(Entries with parts and joints)
----------

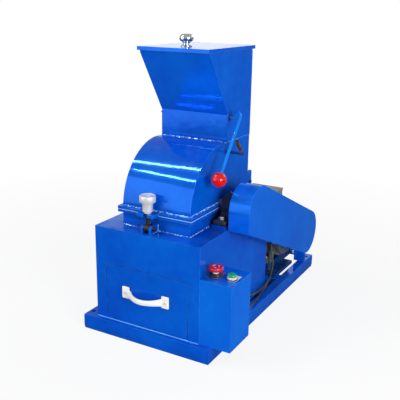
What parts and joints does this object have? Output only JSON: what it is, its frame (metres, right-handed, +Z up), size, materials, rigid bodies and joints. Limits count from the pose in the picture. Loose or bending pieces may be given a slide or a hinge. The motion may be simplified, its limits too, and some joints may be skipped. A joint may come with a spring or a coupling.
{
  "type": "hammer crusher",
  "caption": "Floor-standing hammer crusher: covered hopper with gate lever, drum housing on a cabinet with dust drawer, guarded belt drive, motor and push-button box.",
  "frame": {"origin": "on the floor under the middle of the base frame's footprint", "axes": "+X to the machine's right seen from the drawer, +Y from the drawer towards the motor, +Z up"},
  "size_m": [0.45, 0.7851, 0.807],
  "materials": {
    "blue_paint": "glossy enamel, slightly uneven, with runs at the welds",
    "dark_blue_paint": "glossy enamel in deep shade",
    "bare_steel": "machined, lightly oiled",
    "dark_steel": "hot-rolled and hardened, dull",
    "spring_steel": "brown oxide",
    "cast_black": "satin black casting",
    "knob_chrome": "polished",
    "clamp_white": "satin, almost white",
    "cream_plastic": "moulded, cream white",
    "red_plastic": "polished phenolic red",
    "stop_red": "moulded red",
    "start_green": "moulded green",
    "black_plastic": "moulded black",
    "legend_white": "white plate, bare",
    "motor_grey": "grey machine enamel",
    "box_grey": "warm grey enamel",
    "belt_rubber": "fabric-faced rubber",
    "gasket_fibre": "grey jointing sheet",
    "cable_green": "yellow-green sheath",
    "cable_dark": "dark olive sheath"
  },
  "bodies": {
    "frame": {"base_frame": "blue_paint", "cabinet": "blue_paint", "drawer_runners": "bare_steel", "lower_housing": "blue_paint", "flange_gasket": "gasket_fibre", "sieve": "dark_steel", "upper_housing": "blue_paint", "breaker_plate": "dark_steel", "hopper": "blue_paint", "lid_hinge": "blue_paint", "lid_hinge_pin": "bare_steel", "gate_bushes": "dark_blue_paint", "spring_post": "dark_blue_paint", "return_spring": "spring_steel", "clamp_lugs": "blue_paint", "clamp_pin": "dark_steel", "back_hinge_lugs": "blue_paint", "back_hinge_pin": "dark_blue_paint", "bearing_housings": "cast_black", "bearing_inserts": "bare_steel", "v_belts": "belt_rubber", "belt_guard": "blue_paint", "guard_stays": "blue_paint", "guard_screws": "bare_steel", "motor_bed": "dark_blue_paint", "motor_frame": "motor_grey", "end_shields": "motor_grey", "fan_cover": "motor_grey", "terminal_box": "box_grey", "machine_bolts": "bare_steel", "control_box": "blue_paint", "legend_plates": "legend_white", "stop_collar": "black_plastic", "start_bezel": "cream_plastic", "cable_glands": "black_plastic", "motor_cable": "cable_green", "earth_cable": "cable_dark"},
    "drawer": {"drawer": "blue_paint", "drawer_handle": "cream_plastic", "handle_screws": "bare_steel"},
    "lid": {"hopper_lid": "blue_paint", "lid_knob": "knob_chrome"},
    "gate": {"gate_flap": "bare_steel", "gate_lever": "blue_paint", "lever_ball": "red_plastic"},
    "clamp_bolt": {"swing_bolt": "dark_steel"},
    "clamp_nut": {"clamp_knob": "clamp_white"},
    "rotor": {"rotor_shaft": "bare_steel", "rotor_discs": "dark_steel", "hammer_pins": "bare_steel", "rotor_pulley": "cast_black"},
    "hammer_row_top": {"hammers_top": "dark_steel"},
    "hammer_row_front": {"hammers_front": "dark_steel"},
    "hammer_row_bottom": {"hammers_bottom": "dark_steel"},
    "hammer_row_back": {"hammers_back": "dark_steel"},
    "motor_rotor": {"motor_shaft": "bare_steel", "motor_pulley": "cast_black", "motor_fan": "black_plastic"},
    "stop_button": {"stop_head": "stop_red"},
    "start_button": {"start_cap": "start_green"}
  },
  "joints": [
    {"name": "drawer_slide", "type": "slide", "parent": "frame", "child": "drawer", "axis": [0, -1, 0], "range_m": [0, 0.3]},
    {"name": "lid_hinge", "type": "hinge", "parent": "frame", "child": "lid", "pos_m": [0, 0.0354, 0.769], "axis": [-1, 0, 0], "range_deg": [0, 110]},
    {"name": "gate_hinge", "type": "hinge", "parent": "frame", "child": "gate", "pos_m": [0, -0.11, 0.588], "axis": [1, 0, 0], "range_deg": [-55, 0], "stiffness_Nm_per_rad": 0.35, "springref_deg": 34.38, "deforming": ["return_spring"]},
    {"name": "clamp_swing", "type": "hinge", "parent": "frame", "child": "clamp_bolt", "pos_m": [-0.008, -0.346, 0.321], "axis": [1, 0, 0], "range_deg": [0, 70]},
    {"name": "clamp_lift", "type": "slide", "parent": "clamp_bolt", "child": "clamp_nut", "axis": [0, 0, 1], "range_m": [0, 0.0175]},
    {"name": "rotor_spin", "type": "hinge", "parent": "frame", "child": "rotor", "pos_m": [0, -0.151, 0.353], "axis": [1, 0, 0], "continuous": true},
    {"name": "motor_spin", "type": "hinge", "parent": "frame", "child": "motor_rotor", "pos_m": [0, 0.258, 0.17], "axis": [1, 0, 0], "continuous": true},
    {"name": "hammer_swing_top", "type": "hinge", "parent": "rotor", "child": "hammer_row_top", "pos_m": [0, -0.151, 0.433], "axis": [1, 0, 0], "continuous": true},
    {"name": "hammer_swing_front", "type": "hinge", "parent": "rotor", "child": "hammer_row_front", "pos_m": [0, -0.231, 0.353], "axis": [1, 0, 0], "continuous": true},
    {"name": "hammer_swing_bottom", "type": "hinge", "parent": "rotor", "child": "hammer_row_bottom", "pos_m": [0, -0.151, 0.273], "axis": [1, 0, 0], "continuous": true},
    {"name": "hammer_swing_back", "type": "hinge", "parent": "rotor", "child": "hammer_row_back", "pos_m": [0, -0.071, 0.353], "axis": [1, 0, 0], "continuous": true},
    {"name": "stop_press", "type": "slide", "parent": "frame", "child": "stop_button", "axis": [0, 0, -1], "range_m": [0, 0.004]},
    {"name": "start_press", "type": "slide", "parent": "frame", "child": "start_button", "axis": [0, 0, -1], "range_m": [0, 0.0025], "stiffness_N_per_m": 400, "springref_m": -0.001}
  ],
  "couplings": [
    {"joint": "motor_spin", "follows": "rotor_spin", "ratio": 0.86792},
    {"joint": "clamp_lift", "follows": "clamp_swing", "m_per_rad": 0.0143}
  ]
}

----------

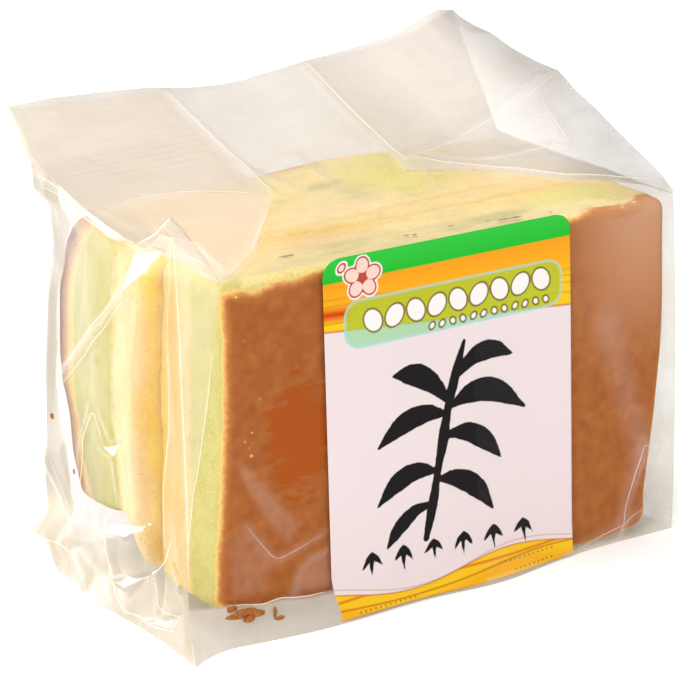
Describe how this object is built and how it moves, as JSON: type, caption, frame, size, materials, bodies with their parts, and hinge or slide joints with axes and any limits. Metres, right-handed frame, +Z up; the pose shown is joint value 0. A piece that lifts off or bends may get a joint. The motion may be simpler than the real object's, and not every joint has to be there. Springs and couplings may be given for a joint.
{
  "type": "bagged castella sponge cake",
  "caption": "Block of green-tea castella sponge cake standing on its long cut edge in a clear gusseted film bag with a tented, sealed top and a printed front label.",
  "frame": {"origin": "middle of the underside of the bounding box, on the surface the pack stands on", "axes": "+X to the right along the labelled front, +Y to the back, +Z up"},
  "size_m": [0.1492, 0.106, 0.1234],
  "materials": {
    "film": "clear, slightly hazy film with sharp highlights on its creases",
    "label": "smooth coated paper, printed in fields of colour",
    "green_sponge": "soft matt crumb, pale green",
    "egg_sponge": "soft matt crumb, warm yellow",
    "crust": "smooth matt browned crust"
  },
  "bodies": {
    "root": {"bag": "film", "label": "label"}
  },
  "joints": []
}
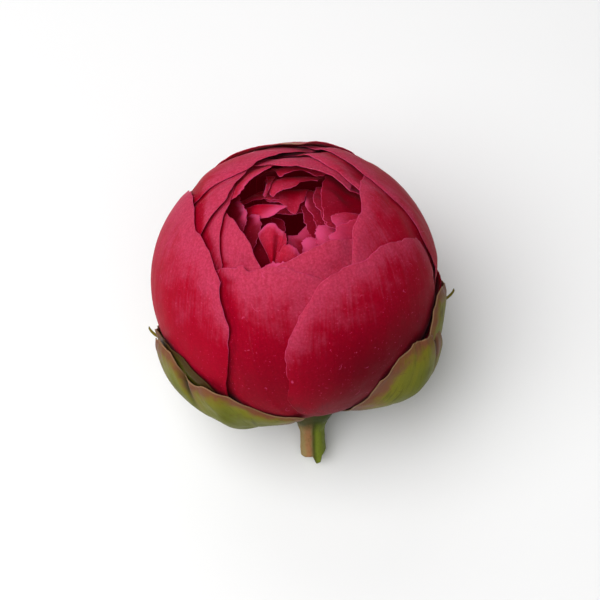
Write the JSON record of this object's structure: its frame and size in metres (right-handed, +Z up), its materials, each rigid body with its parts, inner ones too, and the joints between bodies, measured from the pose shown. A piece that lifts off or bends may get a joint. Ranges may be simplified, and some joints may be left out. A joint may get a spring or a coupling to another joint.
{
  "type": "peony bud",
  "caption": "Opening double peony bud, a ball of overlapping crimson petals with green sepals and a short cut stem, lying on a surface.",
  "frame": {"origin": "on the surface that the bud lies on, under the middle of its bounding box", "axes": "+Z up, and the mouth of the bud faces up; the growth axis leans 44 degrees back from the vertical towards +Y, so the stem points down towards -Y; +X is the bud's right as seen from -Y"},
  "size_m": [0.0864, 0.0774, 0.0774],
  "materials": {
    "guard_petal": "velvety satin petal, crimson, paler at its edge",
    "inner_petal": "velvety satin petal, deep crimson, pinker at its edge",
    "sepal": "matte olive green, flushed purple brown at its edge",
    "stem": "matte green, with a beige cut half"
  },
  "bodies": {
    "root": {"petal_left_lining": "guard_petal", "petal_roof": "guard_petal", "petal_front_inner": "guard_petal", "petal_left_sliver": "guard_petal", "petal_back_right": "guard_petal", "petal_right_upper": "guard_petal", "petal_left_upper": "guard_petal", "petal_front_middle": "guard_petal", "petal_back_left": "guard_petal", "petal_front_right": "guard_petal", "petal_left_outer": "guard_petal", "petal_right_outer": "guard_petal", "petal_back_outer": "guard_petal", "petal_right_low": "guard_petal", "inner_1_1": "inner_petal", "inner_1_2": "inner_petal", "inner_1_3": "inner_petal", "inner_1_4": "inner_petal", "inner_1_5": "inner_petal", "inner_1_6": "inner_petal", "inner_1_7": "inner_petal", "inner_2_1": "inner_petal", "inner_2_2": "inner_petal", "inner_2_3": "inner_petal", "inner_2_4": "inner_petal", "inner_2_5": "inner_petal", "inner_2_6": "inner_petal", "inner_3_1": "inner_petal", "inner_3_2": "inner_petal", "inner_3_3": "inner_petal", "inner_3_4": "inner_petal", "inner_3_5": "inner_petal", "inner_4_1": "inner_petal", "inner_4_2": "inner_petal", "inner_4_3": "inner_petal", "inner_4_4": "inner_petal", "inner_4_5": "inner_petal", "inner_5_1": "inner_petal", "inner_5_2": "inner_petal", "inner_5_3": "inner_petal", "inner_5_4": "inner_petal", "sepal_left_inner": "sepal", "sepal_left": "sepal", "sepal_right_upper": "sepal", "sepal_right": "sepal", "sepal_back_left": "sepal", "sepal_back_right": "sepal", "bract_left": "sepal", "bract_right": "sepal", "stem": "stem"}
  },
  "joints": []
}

----------

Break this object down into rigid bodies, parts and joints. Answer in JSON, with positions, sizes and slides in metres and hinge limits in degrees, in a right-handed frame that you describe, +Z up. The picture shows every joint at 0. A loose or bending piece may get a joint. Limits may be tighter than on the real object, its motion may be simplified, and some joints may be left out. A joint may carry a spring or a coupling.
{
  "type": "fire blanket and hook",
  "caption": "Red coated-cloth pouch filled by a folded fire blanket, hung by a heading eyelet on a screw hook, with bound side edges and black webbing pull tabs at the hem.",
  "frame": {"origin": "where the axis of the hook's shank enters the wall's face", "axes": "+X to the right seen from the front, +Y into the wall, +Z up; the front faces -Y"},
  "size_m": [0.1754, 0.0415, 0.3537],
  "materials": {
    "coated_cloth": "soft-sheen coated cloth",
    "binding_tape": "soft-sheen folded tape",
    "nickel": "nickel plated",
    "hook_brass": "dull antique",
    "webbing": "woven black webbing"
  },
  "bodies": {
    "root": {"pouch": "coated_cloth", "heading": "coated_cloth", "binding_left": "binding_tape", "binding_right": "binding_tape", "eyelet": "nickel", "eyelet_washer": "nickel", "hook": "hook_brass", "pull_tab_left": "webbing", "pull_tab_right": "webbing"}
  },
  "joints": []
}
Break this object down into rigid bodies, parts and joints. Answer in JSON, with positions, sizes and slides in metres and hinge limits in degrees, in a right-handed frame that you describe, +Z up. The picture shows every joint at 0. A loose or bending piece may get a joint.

----------

Task instructions =>
From the entries, report each line that includes the word "bends".

Correct answer =>
Describe how this object is built and how it moves, as JSON: type, caption, frame, size, materials, bodies with their parts, and hinge or slide joints with axes and any limits. Metres, right-handed frame, +Z up; the pose shown is joint value 0. A piece that lifts off or bends may get a joint. The motion may be simpler than the real object's, and not every joint has to be there. Springs and couplings may be given for a joint.
Write the JSON record of this object's structure: its frame and size in metres (right-handed, +Z up), its materials, each rigid body with its parts, inner ones too, and the joints between bodies, measured from the pose shown. A piece that lifts off or bends may get a joint. Ranges may be simplified, and some joints may be left out. A joint may get a spring or a coupling to another joint.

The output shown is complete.